Miracles of this calibre are not common, but they do happen. What is even more surprising, all angels, from the lowest in rank to the archangel Michael, are under God’s command to serve the Church. They are however part of God’s creation and, for that reason, we are categorically forbidden to worship them.

In his commentary about Hebrews 1:14, puritan theologian John Owen, emphasizes the word “sent” and tells us that it refers to a continual and constant occurrence. He says that angels are constantly in God’s presence and He sends them at different times – and always the ones appropriate for the task (2).

Angels are God’s instruments to exercise government over all creation. History cannot be understood without their participation. The final goal is the well being of God’s Kingdom and, to achieve it, whole empires have risen and fallen. This is the good news behind every day’s good news: the destiny of this world is not decided by our governments or by international conspiracies, nor by a hidden elite or other dark powers. Our God of the covenant and His army under His command are in charge.

Angels, like travellers between two worlds, intervene in this world’s events. And their presence is very real. As a believer grows in his or her faith, this reality becomes more evident.

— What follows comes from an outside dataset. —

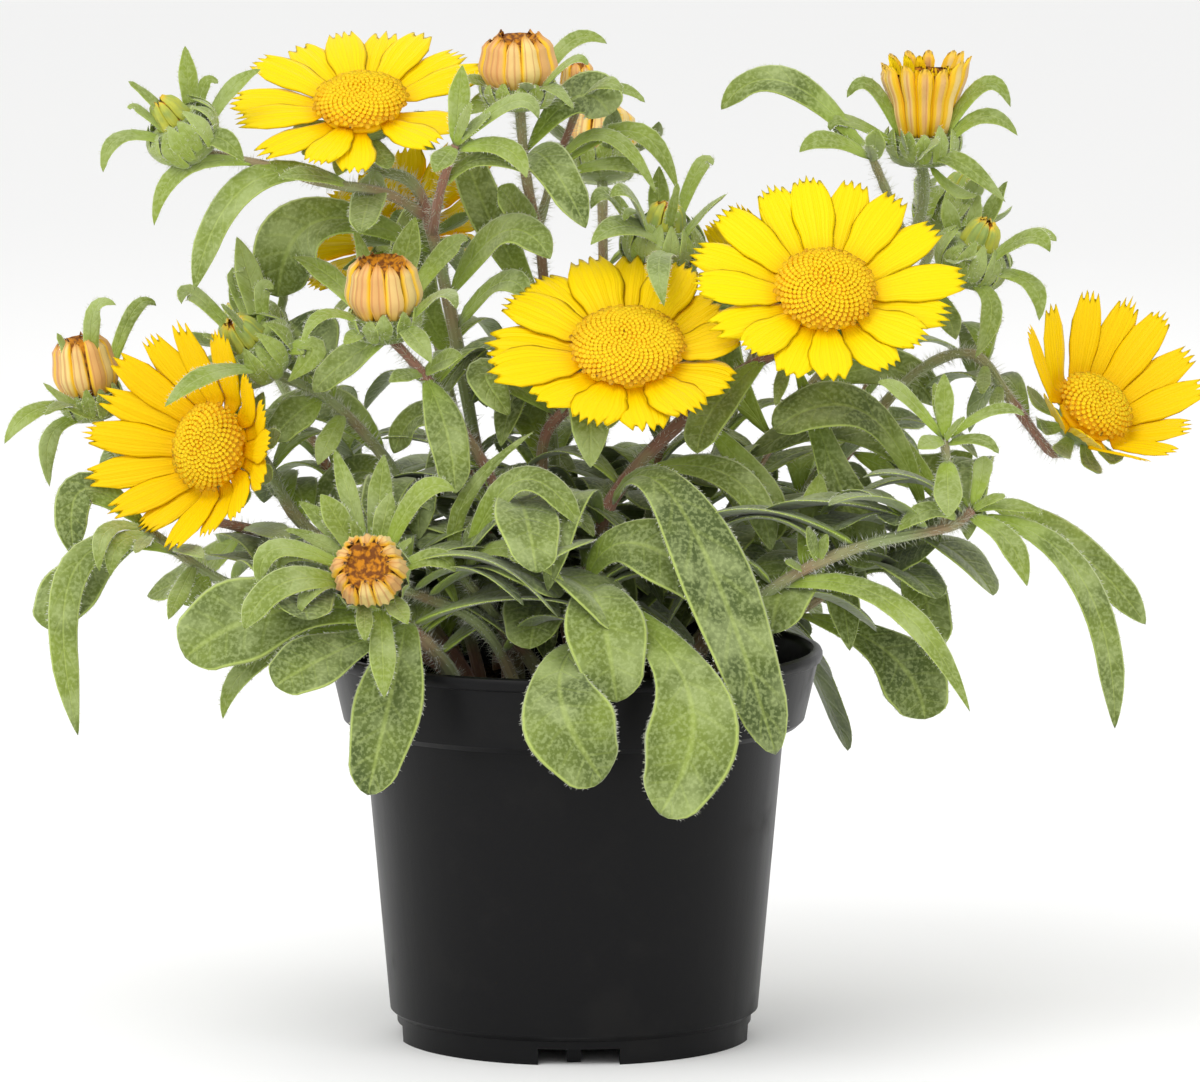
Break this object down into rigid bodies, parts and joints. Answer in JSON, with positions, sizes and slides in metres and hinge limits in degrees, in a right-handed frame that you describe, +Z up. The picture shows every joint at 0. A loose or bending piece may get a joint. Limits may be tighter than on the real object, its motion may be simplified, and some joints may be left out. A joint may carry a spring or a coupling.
{
  "type": "potted gold coin plant",
  "caption": "Low garden daisy with yellow toothed flowers, buds and soft grey-green leaves, in a black nursery pot",
  "frame": {"origin": "the middle of the crossed ribs that the pot stands on", "axes": "+Z is up, the plant's front faces -Y and its widest spread runs along X"},
  "size_m": [0.2532, 0.1488, 0.2131],
  "materials": {
    "pot": "satin",
    "soil": "matt and crumbly",
    "leaves": "soft with short hairs",
    "rays": "satin",
    "discs": "matt",
    "green_buds": "soft",
    "pale_buds": "satin"
  },
  "bodies": {
    "root": {"pot": "pot", "soil": "soil", "stem_upper_left": "leaves", "stem_top": "leaves", "stem_green_bud": "leaves", "stem_upper_right": "leaves", "stem_far_right": "leaves", "stem_right": "leaves", "stem_centre": "leaves", "stem_salmon_bud": "leaves", "stem_green_left": "leaves", "stem_left": "leaves", "shoot_left": "leaves", "shoot_right": "leaves", "shoot_low_right": "leaves", "stem_low_bud": "leaves", "rosette_front": "leaves", "rosette_front_left": "leaves", "rosette_left": "leaves", "stem_back_left": "leaves", "stem_back_left_bud": "leaves", "stem_back_middle": "leaves", "stem_back_right": "leaves", "stem_back_right_bud": "leaves", "rosette_back_left": "leaves", "rosette_back_right": "leaves", "bloom_upper_left_rays": "rays", "bloom_right_rays": "rays", "bloom_centre_rays": "rays", "bloom_left_rays": "rays", "bloom_far_right_rays": "rays", "bloom_back_left_rays": "rays", "bloom_back_right_rays": "rays", "bloom_upper_left_disc": "discs", "bloom_right_disc": "discs", "bloom_centre_disc": "discs", "bloom_left_disc": "discs", "bloom_far_right_disc": "discs", "bloom_back_left_disc": "discs", "bloom_back_right_disc": "discs", "bud_a_petals": "green_buds", "bud_b_petals": "pale_buds", "bud_c_petals": "green_buds", "bud_d_petals": "pale_buds", "bud_e_petals": "pale_buds", "bud_f_petals": "pale_buds", "bud_h_petals": "green_buds", "bud_i_petals": "pale_buds", "bud_k_petals": "green_buds", "bud_m_petals": "pale_buds", "bud_back_left_petals": "green_buds", "bud_back_middle_petals": "pale_buds", "bud_back_right_petals": "green_buds"}
  },
  "joints": []
}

The angels serve us, even as we end our life here. We all must die one day, unless the Lord comes back before that. But even as we die, we are not alone. God will send His special messengers to take us home. Luke 16:22 expresses clearly what Job 33:23 tells us: “He shall send his angels with a great sound of a trumpet, and they shall gather together his elect from the four winds, from one end of heaven to the other” (Matthew 24:31).

This hope should give us comfort when the time to leave this world comes. At that moment, our eyes will be opened and we will recognise our fellow servants, who have, in fact, already been close to us for a very long time.



1. John Calvin: Institutes of the Christian Religion, III, xx, 23

2. John Owen: Hebrews, vol.3, p. 239, Edinburg (1854).